:: Given problem ::
Keep only the lines of the data below that contain "object", and copy them.

------------------------------------------------------------------------

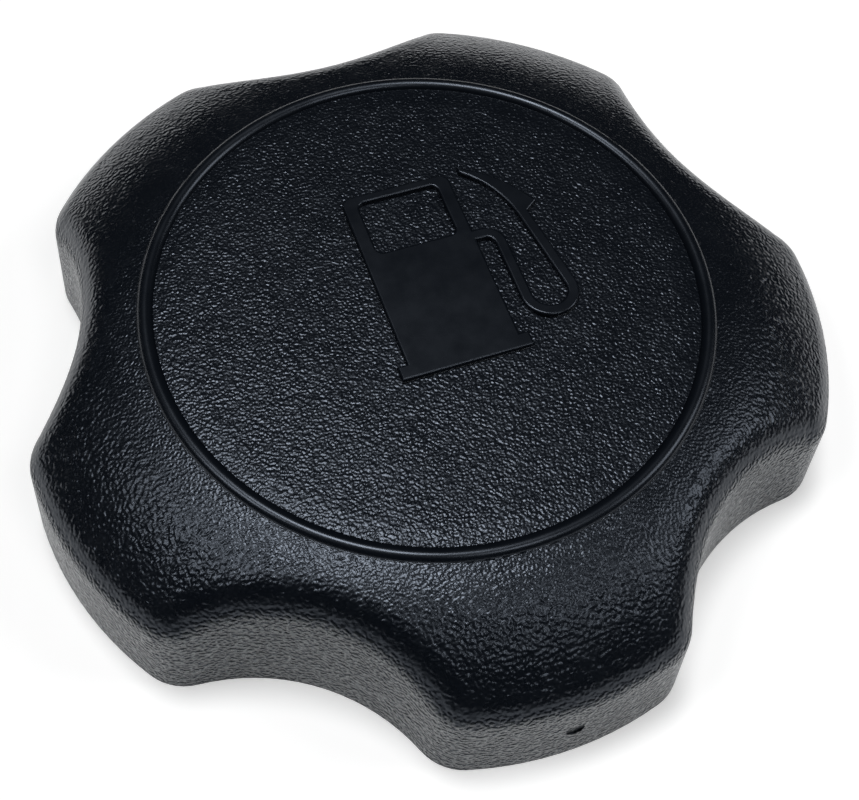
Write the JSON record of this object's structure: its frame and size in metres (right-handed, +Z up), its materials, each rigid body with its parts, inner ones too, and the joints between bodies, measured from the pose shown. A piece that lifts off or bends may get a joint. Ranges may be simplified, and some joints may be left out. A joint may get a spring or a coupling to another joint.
{
  "type": "fuel filler cap",
  "caption": "Five-lobed plastic bayonet fuel filler cap with raised ring and pump pictogram, sealing gasket, sprung locking claw and breather.",
  "frame": {"origin": "centre of the rim plane, on the cap's axis, where the tank's neck enters", "axes": "+Z up out of the roof, +Y the way up of the pictogram, one lobe along -Y"},
  "size_m": [0.0676, 0.0656, 0.0148],
  "materials": {
    "black_plastic": "moulded black plastic with a fine leather-like grain, plain on the raised marks",
    "nitrile_rubber": "black nitrile rubber",
    "zinc_plate": "bright zinc plating",
    "spring_steel": "drawn spring wire",
    "nylon": "natural nylon",
    "foam": "open-cell foam"
  },
  "bodies": {
    "cover": {"grip_cover": "black_plastic", "sealing_gasket": "nitrile_rubber", "retainer_cup": "zinc_plate", "cup_screw_1": "zinc_plate", "cup_screw_2": "zinc_plate", "cup_screw_3": "zinc_plate", "rivet_stem": "zinc_plate", "spring_washer": "zinc_plate", "conical_spring": "spring_steel", "valve_cage": "nylon", "foam_filter": "foam"},
    "claw": {"locking_claw": "zinc_plate"},
    "breather": {"breather_disc": "nitrile_rubber"}
  },
  "joints": [
    {"name": "claw_slide", "type": "slide", "parent": "cover", "child": "claw", "axis": [0, 0, -1], "range_m": [0, 0.0018], "stiffness_N_per_m": 2500, "springref_m": -0.002, "deforming": ["conical_spring"]},
    {"name": "breather_lift", "type": "slide", "parent": "cover", "child": "breather", "axis": [0, 0, 1], "range_m": [0, 0.0005]}
  ]
}
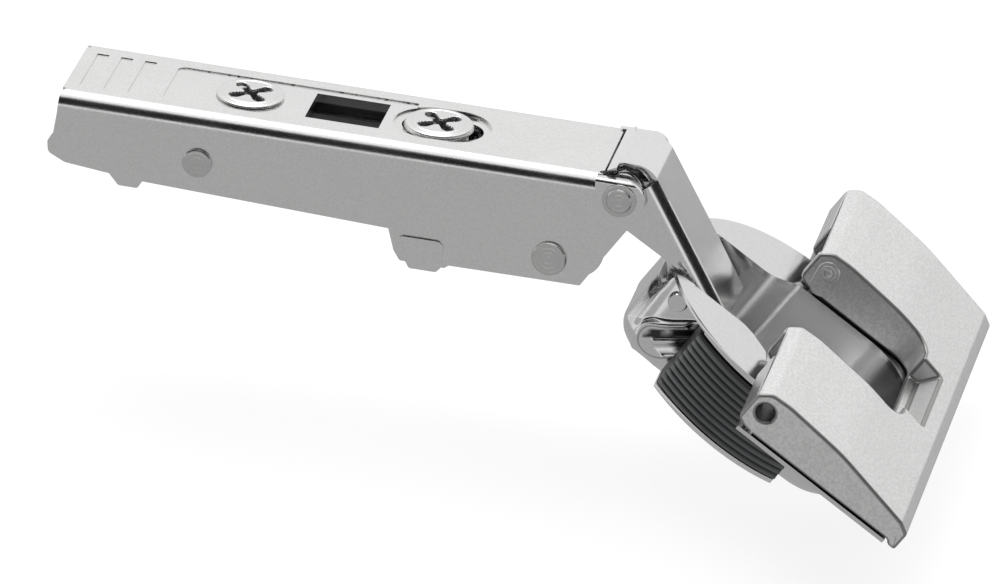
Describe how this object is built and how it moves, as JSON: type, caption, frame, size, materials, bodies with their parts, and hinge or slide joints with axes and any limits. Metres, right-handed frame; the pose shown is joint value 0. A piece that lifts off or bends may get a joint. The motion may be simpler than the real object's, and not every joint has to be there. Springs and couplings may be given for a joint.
{
  "type": "concealed cup hinge",
  "caption": "Concealed cabinet hinge with a clip-on arm, two coupled links, height and depth screws, and a steel cup clamped in the door by a wide flap lever.",
  "frame": {"origin": "mid-plane of the arm on the mounting plate's seat, at the adapter's front hook", "axes": "+X along the arm towards the cup, +Z away from the mounting plate, Y across the arm"},
  "size_m": [0.1068, 0.059, 0.0373],
  "materials": {
    "nickel_steel": "satin nickel plate",
    "bright_steel": "bright nickel plate over drawn steel",
    "die_cast": "nickel plated die casting, finely granular",
    "screw_steel": "nickel plate",
    "spring_steel": "oiled spring steel",
    "grey_plastic": "moulded, ribbed"
  },
  "bodies": {
    "mounting_adapter": {"adapter": "nickel_steel", "clip_pin": "nickel_steel", "clip_spring": "spring_steel"},
    "clip": {"clip_lever": "nickel_steel"},
    "carriage": {"rear_rivet": "nickel_steel"},
    "arm_body": {"arm": "nickel_steel", "link_rivet": "nickel_steel", "spring_rivet": "nickel_steel", "closing_spring": "spring_steel"},
    "depth_cam": {"depth_screw": "screw_steel"},
    "height_ring": {"side_ring": "screw_steel"},
    "height_screw": {"side_screw": "screw_steel"},
    "lower_link": {"outer_link": "bright_steel"},
    "cup_body": {"cup": "bright_steel", "pin_outer": "bright_steel", "pin_inner": "bright_steel", "jaw_carrier_near": "bright_steel", "jaw_carrier_far": "bright_steel", "guide_plate_near": "bright_steel", "guide_plate_far": "bright_steel"},
    "upper_link": {"inner_link": "nickel_steel"},
    "flap": {"flap_lever": "die_cast", "flap_pin_near": "nickel_steel", "flap_pin_far": "nickel_steel"},
    "near_jaw": {"jaw_near": "grey_plastic"},
    "far_jaw": {"jaw_far": "grey_plastic"}
  },
  "joints": [
    {"name": "clip_release", "type": "hinge", "parent": "mounting_adapter", "child": "clip", "pos_m": [-0.0376, 0, 0.0097], "axis": [0, 1, 0], "range_deg": [0, 12], "stiffness_Nm_per_rad": 0.05, "springref_deg": -11.46},
    {"name": "depth_slide", "type": "slide", "parent": "mounting_adapter", "child": "carriage", "axis": [1, 0, 0], "range_m": [-0.002, 0.001]},
    {"name": "height_tilt", "type": "hinge", "parent": "carriage", "child": "arm_body", "pos_m": [-0.0266, 0, 0.00975], "axis": [0, -1, 0], "range_deg": [-2, 2]},
    {"name": "depth_turn", "type": "hinge", "parent": "arm_body", "child": "depth_cam", "pos_m": [-0.02253, 0, 0.0157], "axis": [0, 0, 1], "range_deg": [-150, 80]},
    {"name": "ring_lift", "type": "slide", "parent": "mounting_adapter", "child": "height_ring", "axis": [0, 0, 1], "range_m": [-0.001, 0.001]},
    {"name": "height_turn", "type": "hinge", "parent": "height_ring", "child": "height_screw", "pos_m": [-0.00017, 0, 0.0157], "axis": [0, 0, 1], "range_deg": [-340, 340]},
    {"name": "lower_link_turn", "type": "hinge", "parent": "arm_body", "child": "lower_link", "pos_m": [0.0228, 0, 0.0133], "axis": [0, 1, 0], "range_deg": [0, 2.7]},
    {"name": "cup_fold", "type": "hinge", "parent": "lower_link", "child": "cup_body", "pos_m": [0.03194, 0, -0.0025], "axis": [0, -1, 0], "range_deg": [0, 124.7]},
    {"name": "upper_link_turn", "type": "hinge", "parent": "cup_body", "child": "upper_link", "pos_m": [0.03077, 0, 0.00208], "axis": [0, 1, 0], "range_deg": [0, 160]},
    {"name": "flap_turn", "type": "hinge", "parent": "cup_body", "child": "flap", "pos_m": [0.04499, 0, -0.00009], "axis": [0, 1, 0], "range_deg": [-75, 0]},
    {"name": "near_jaw_slide", "type": "slide", "parent": "cup_body", "child": "near_jaw", "axis": [0, 1, 0], "range_m": [0, 0.0008]},
    {"name": "far_jaw_slide", "type": "slide", "parent": "cup_body", "child": "far_jaw", "axis": [0, -1, 0], "range_m": [0, 0.0008]}
  ],
  "couplings": [
    {"joint": "depth_turn", "follows": "depth_slide", "rad_per_m": 1250},
    {"joint": "ring_lift", "follows": "height_tilt", "m_per_rad": 0.02643},
    {"joint": "height_turn", "follows": "height_tilt", "ratio": 166.06},
    {"joint": "lower_link_turn", "follows": "cup_fold", "ratio": 0.020064},
    {"joint": "upper_link_turn", "follows": "cup_fold", "ratio": 1.2484},
    {"joint": "near_jaw_slide", "follows": "flap_turn", "m_per_rad": -0.0006035},
    {"joint": "far_jaw_slide", "follows": "flap_turn", "m_per_rad": -0.0006035}
  ]
}
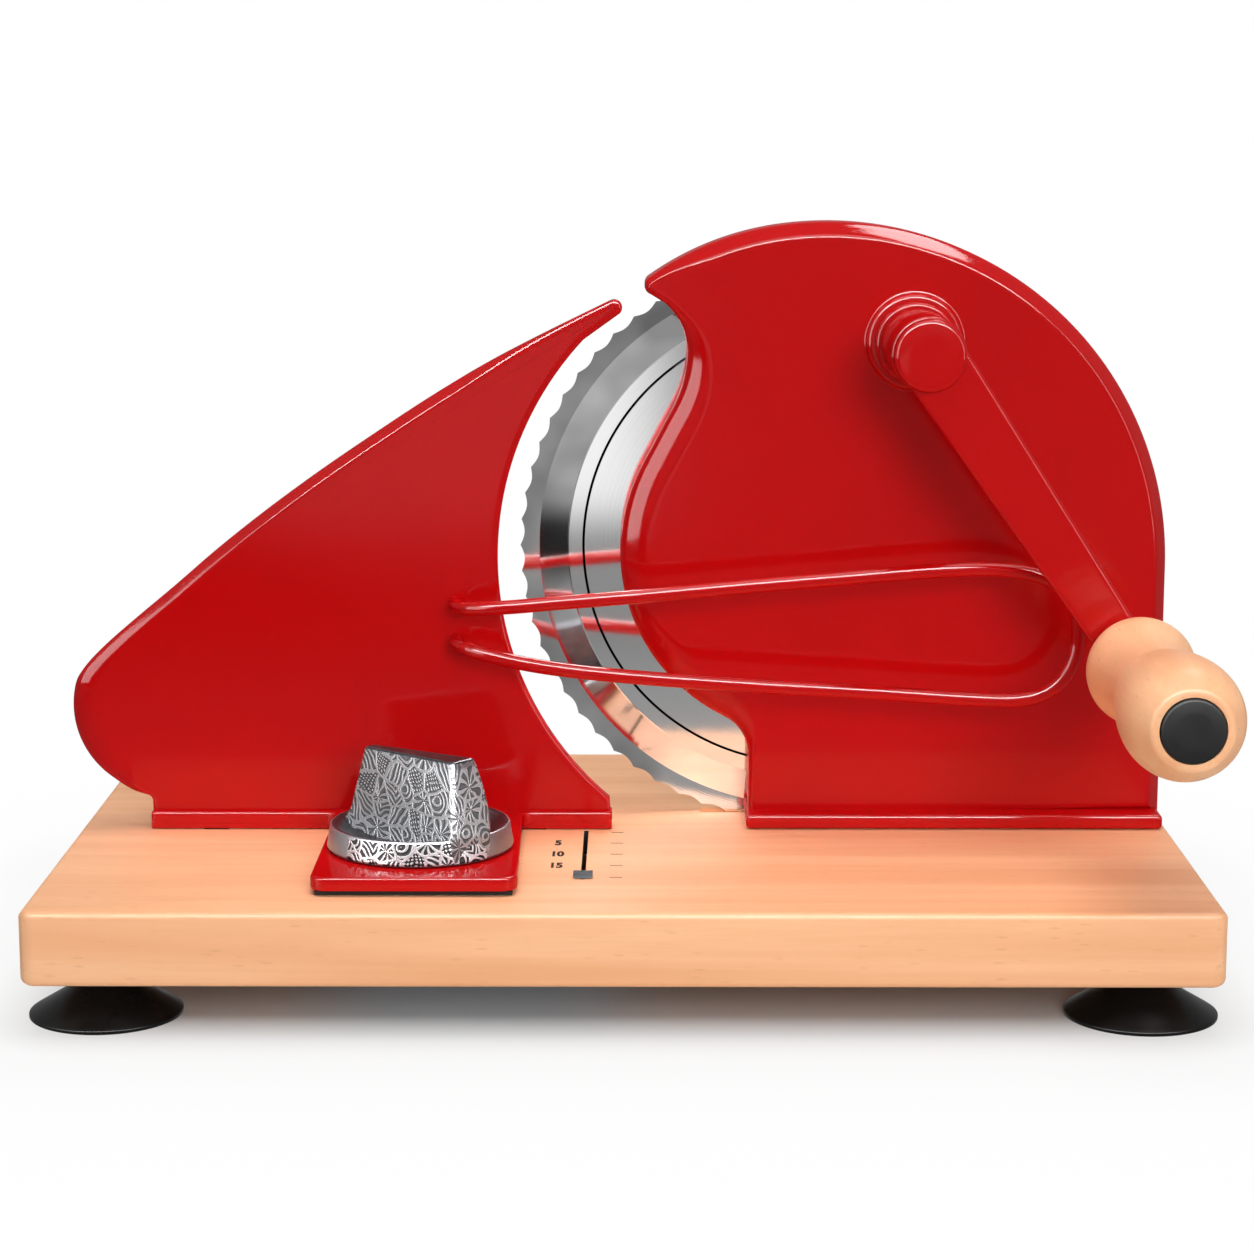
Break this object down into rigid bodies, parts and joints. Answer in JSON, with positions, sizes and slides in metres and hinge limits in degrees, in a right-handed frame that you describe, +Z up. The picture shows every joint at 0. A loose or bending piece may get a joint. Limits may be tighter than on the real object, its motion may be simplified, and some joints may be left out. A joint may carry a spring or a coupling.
{
  "type": "hand-cranked bread slicer",
  "caption": "Hand-cranked bread slicer on a beech board: round serrated blade geared to a crank with a turned grip, knob-set stop plate with scale, wire slice guard, suction feet.",
  "frame": {"origin": "on the table under the middle of the whole slicer", "axes": "+X along the board to the right as seen from the crank, +Y from the crank side to the side the loaf is fed from, +Z up"},
  "size_m": [0.3646, 0.2622, 0.2376],
  "materials": {
    "beech_board": "planed beech, satin oiled",
    "beech_grip": "turned beech, satin lacquer",
    "red_enamel": "glossy stoved enamel",
    "black_rubber": "moulded, semi-gloss",
    "blade_steel": "ground and polished",
    "plated_steel": "zinc plated",
    "cast_zinc": "die-cast, polished and engraved",
    "bearing_brass": "machined",
    "grey_nylon": "moulded",
    "black_plastic": "moulded, satin"
  },
  "bodies": {
    "base": {"base_board": "beech_board", "suction_foot_front_left": "black_rubber", "suction_foot_front_right": "black_rubber", "suction_foot_rear_left": "black_rubber", "suction_foot_rear_right": "black_rubber", "foot_stud_front_left": "plated_steel", "foot_stud_front_right": "plated_steel", "foot_stud_rear_left": "plated_steel", "foot_stud_rear_right": "plated_steel", "gear_housing": "red_enamel", "housing_screw_1": "plated_steel", "housing_screw_2": "plated_steel", "housing_screw_3": "plated_steel", "blade_surround_plate": "red_enamel", "surround_screw_1": "plated_steel", "surround_screw_2": "plated_steel", "surround_screw_3": "plated_steel", "blade_axle": "plated_steel", "blade_screw": "plated_steel", "crank_bush": "bearing_brass", "thickness_rack": "grey_nylon", "rack_screw_1": "plated_steel", "rack_screw_2": "plated_steel", "pointer_rail": "plated_steel", "mechanism_cover": "plated_steel", "cover_screw_1": "plated_steel", "cover_screw_2": "plated_steel", "cover_screw_3": "plated_steel", "cover_screw_4": "plated_steel"},
    "stop_carriage": {"thickness_plate": "red_enamel", "glide_pad": "black_plastic", "spindle_bush": "bearing_brass", "guide_key_1": "black_plastic", "guide_key_2": "black_plastic", "key_screw_1": "plated_steel", "key_screw_2": "plated_steel", "slice_guard_wire": "red_enamel"},
    "knob_unit": {"adjusting_knob": "cast_zinc", "knob_spindle": "plated_steel", "rack_pinion": "grey_nylon", "pinion_spacer": "grey_nylon", "pointer_pinion": "grey_nylon"},
    "pointer_unit": {"pointer_slide": "grey_nylon", "scale_pointer": "plated_steel"},
    "crank_unit": {"crank_shaft": "plated_steel", "crank_gear": "grey_nylon", "crank_collar": "red_enamel", "crank_arm": "red_enamel", "crank_cap": "red_enamel", "shaft_clip": "plated_steel", "grip_pin": "plated_steel", "grip_nut": "plated_steel"},
    "grip_unit": {"wooden_grip": "beech_grip", "grip_plug": "black_plastic"},
    "blade_unit": {"blade": "blade_steel", "blade_gear": "grey_nylon", "blade_bush": "bearing_brass", "blade_rivet_1": "plated_steel", "blade_rivet_2": "plated_steel", "blade_rivet_3": "plated_steel"}
  },
  "joints": [
    {"name": "plate_slide", "type": "slide", "parent": "base", "child": "stop_carriage", "axis": [0, 1, 0], "range_m": [0, 0.02]},
    {"name": "knob_turn", "type": "hinge", "parent": "stop_carriage", "child": "knob_unit", "pos_m": [-0.064, -0.03055, 0.0452], "axis": [0, 0, 1], "range_deg": [0, 179.1]},
    {"name": "pointer_travel", "type": "slide", "parent": "base", "child": "pointer_unit", "axis": [0, 1, 0], "range_m": [0, 0.0576]},
    {"name": "crank_turn", "type": "hinge", "parent": "base", "child": "crank_unit", "pos_m": [0.0939, -0.02895, 0.19928], "axis": [0, 1, 0], "continuous": true},
    {"name": "blade_spin", "type": "hinge", "parent": "base", "child": "blade_unit", "pos_m": [0.0605, 0.04305, 0.1299], "axis": [0, 1, 0], "continuous": true},
    {"name": "grip_spin", "type": "hinge", "parent": "crank_unit", "child": "grip_unit", "pos_m": [0.15949, -0.12925, 0.10298], "axis": [0, 1, 0], "continuous": true}
  ],
  "couplings": [
    {"joint": "knob_turn", "follows": "plate_slide", "rad_per_m": 156.25},
    {"joint": "pointer_travel", "follows": "plate_slide", "ratio": 2.875},
    {"joint": "blade_spin", "follows": "crank_turn", "ratio": -0.42593}
  ]
}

------------------------------------------------------------------------

:: Result ::
Write the JSON record of this object's structure: its frame and size in metres (right-handed, +Z up), its materials, each rigid body with its parts, inner ones too, and the joints between bodies, measured from the pose shown. A piece that lifts off or bends may get a joint. Ranges may be simplified, and some joints may be left out. A joint may get a spring or a coupling to another joint.
Describe how this object is built and how it moves, as JSON: type, caption, frame, size, materials, bodies with their parts, and hinge or slide joints with axes and any limits. Metres, right-handed frame; the pose shown is joint value 0. A piece that lifts off or bends may get a joint. The motion may be simpler than the real object's, and not every joint has to be there. Springs and couplings may be given for a joint.
Break this object down into rigid bodies, parts and joints. Answer in JSON, with positions, sizes and slides in metres and hinge limits in degrees, in a right-handed frame that you describe, +Z up. The picture shows every joint at 0. A loose or bending piece may get a joint. Limits may be tighter than on the real object, its motion may be simplified, and some joints may be left out. A joint may carry a spring or a coupling.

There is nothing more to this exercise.